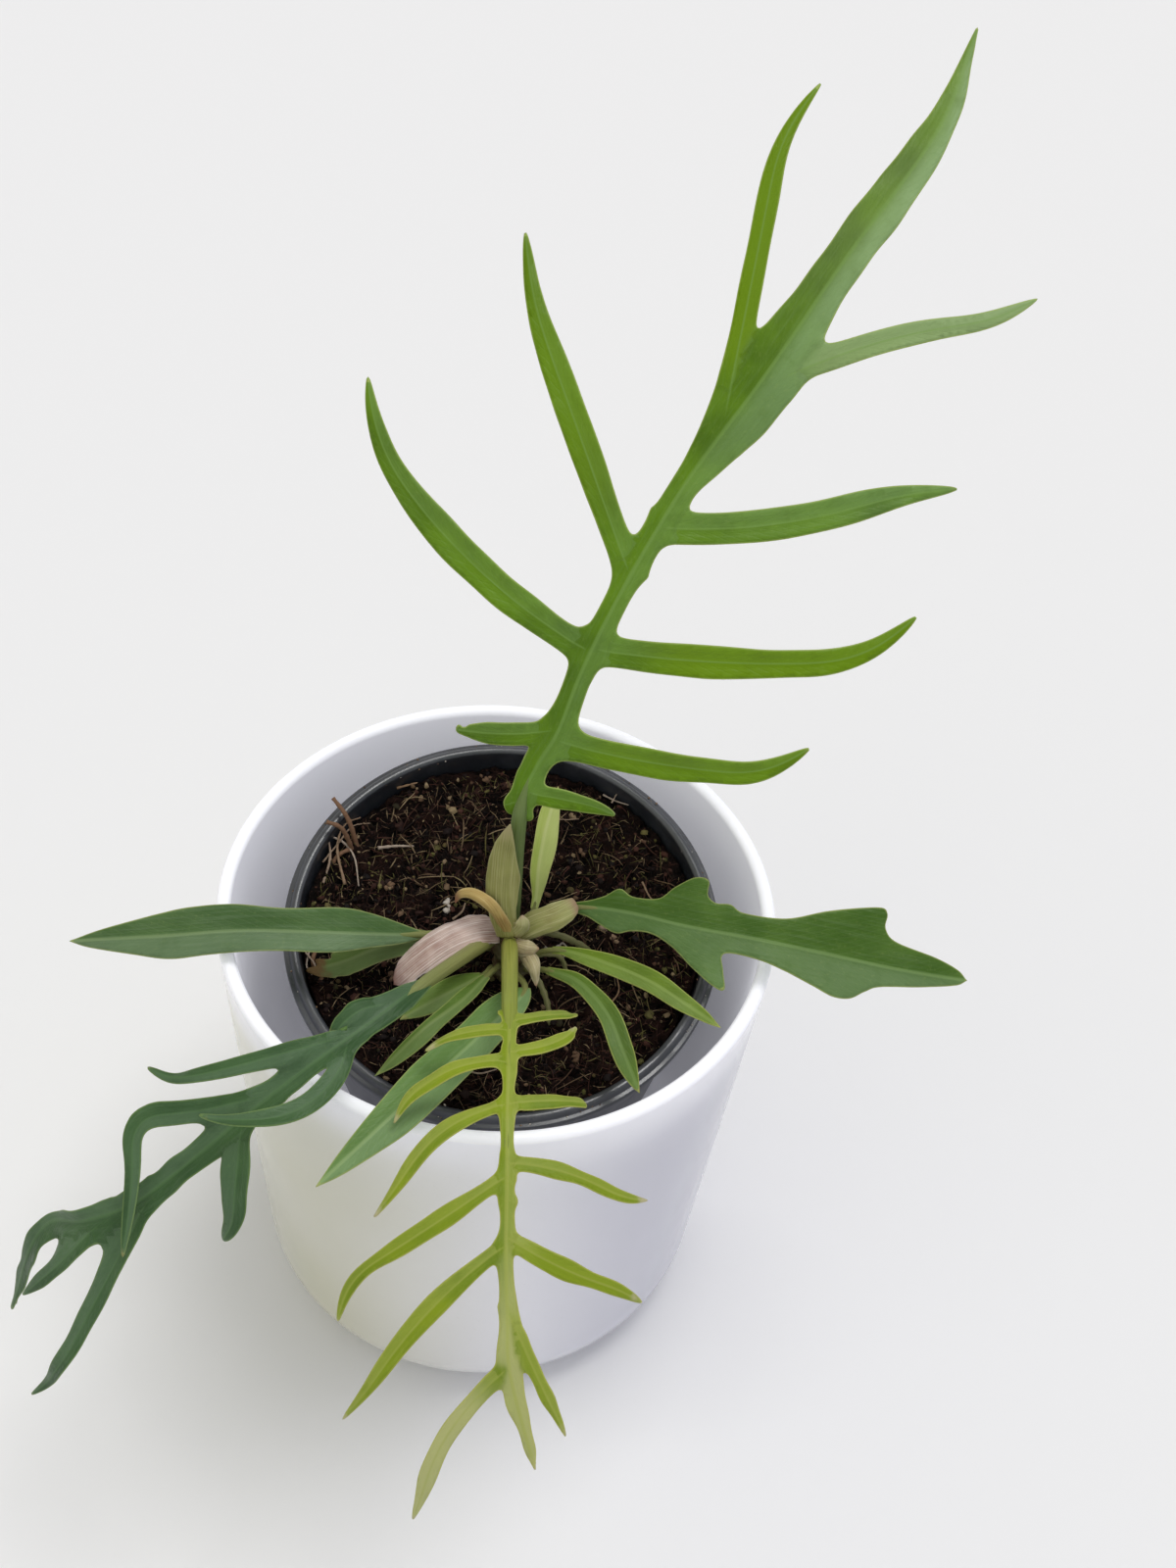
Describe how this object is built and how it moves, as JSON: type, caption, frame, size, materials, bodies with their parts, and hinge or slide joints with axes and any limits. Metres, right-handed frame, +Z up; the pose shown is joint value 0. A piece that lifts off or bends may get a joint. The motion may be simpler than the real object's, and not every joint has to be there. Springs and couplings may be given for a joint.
{
  "type": "potted philodendron",
  "caption": "Young philodendron with deeply cut, narrow-lobed leaves in a black grow pot that stands in a tapered white glazed pot.",
  "frame": {"origin": "middle of the white pot's flat underside, on the surface that it stands on", "axes": "+Z up through the white pot's mouth; -Y towards the side that the long hanging leaf comes over; +X to the right from there"},
  "size_m": [0.2521, 0.2903, 0.357],
  "materials": {
    "pot_glazed": "smooth white gloss glaze",
    "pot_grow": "black, slight sheen on the rim",
    "soil": "dark fibrous coir mix with pale straws",
    "stem_crown": "olive, with dark leaf scars",
    "leaf_cut_upright": "bright green with a pale midrib and thin yellow edge",
    "leaf_cut_front": "yellow-green with red-brown tips",
    "leaf_cut_left": "dark green, satin",
    "leaf_lance_left": "grey-green, satin",
    "leaf_worn_left": "green with a brown damaged tip",
    "leaf_narrow_front": "green, satin",
    "leaf_lance_front": "grey-green, satin",
    "leaf_narrow_low": "green, satin",
    "leaf_lance_right": "light green, satin",
    "leaf_curved_right": "green, satin",
    "leaf_pale_back": "pale yellow-green",
    "leaf_lobed_right": "grey-green, satin",
    "sheath_upright": "olive, finely lined",
    "sheath_curled": "yellow-brown, drying",
    "sheath_papery": "dry, papery, pink-grey with fine lines",
    "sheath_right": "olive, finely lined",
    "sheath_low": "olive, finely lined"
  },
  "bodies": {
    "root": {"pot_glazed": "pot_glazed", "pot_grow": "pot_grow", "soil": "soil", "stem_crown": "stem_crown", "leaf_cut_upright": "leaf_cut_upright", "leaf_cut_front": "leaf_cut_front", "leaf_cut_left": "leaf_cut_left", "leaf_lance_left": "leaf_lance_left", "leaf_worn_left": "leaf_worn_left", "leaf_narrow_front": "leaf_narrow_front", "leaf_lance_front": "leaf_lance_front", "leaf_narrow_low": "leaf_narrow_low", "leaf_lance_right": "leaf_lance_right", "leaf_curved_right": "leaf_curved_right", "leaf_pale_back": "leaf_pale_back", "leaf_lobed_right": "leaf_lobed_right", "sheath_upright": "sheath_upright", "sheath_curled": "sheath_curled", "sheath_papery": "sheath_papery", "sheath_right": "sheath_right", "sheath_low": "sheath_low"}
  },
  "joints": []
}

++++++

• **Description of the task**: Output all of the material, please, exactly as it stands.

• **Result of this task**:
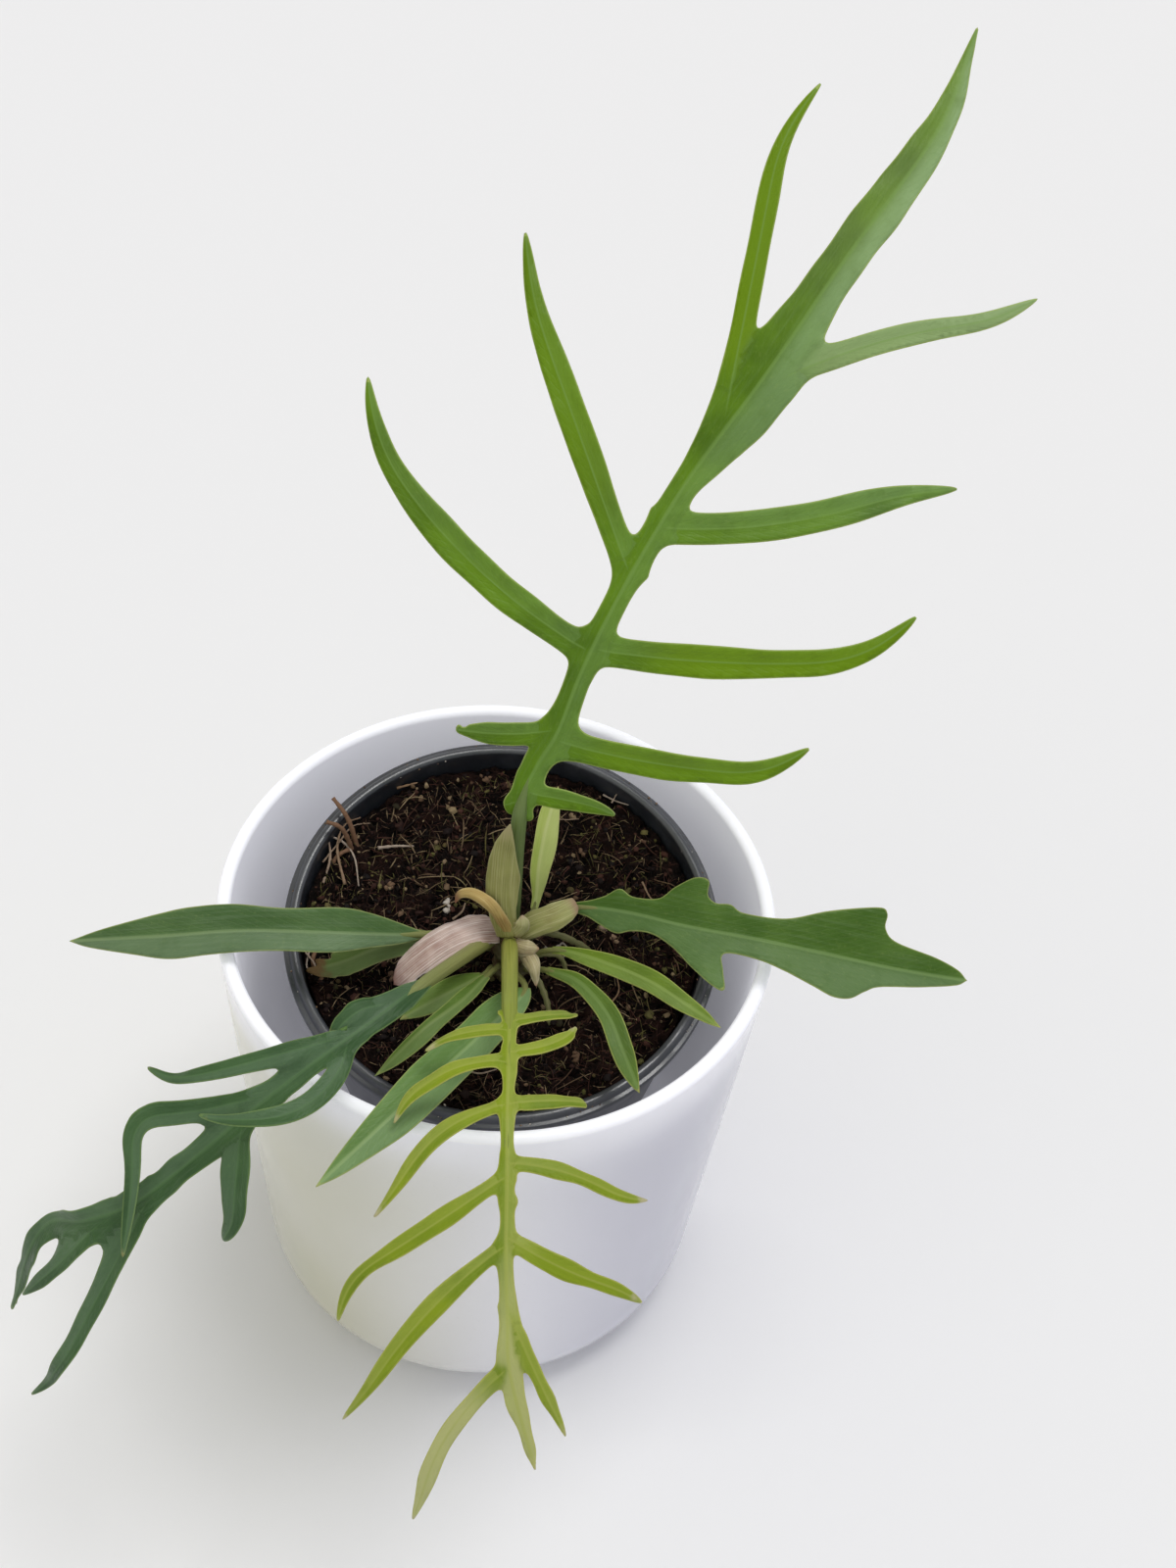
Describe how this object is built and how it moves, as JSON: type, caption, frame, size, materials, bodies with their parts, and hinge or slide joints with axes and any limits. Metres, right-handed frame, +Z up; the pose shown is joint value 0. A piece that lifts off or bends may get a joint. The motion may be simpler than the real object's, and not every joint has to be there. Springs and couplings may be given for a joint.
{
  "type": "potted philodendron",
  "caption": "Young philodendron with deeply cut, narrow-lobed leaves in a black grow pot that stands in a tapered white glazed pot.",
  "frame": {"origin": "middle of the white pot's flat underside, on the surface that it stands on", "axes": "+Z up through the white pot's mouth; -Y towards the side that the long hanging leaf comes over; +X to the right from there"},
  "size_m": [0.2521, 0.2903, 0.357],
  "materials": {
    "pot_glazed": "smooth white gloss glaze",
    "pot_grow": "black, slight sheen on the rim",
    "soil": "dark fibrous coir mix with pale straws",
    "stem_crown": "olive, with dark leaf scars",
    "leaf_cut_upright": "bright green with a pale midrib and thin yellow edge",
    "leaf_cut_front": "yellow-green with red-brown tips",
    "leaf_cut_left": "dark green, satin",
    "leaf_lance_left": "grey-green, satin",
    "leaf_worn_left": "green with a brown damaged tip",
    "leaf_narrow_front": "green, satin",
    "leaf_lance_front": "grey-green, satin",
    "leaf_narrow_low": "green, satin",
    "leaf_lance_right": "light green, satin",
    "leaf_curved_right": "green, satin",
    "leaf_pale_back": "pale yellow-green",
    "leaf_lobed_right": "grey-green, satin",
    "sheath_upright": "olive, finely lined",
    "sheath_curled": "yellow-brown, drying",
    "sheath_papery": "dry, papery, pink-grey with fine lines",
    "sheath_right": "olive, finely lined",
    "sheath_low": "olive, finely lined"
  },
  "bodies": {
    "root": {"pot_glazed": "pot_glazed", "pot_grow": "pot_grow", "soil": "soil", "stem_crown": "stem_crown", "leaf_cut_upright": "leaf_cut_upright", "leaf_cut_front": "leaf_cut_front", "leaf_cut_left": "leaf_cut_left", "leaf_lance_left": "leaf_lance_left", "leaf_worn_left": "leaf_worn_left", "leaf_narrow_front": "leaf_narrow_front", "leaf_lance_front": "leaf_lance_front", "leaf_narrow_low": "leaf_narrow_low", "leaf_lance_right": "leaf_lance_right", "leaf_curved_right": "leaf_curved_right", "leaf_pale_back": "leaf_pale_back", "leaf_lobed_right": "leaf_lobed_right", "sheath_upright": "sheath_upright", "sheath_curled": "sheath_curled", "sheath_papery": "sheath_papery", "sheath_right": "sheath_right", "sheath_low": "sheath_low"}
  },
  "joints": []
}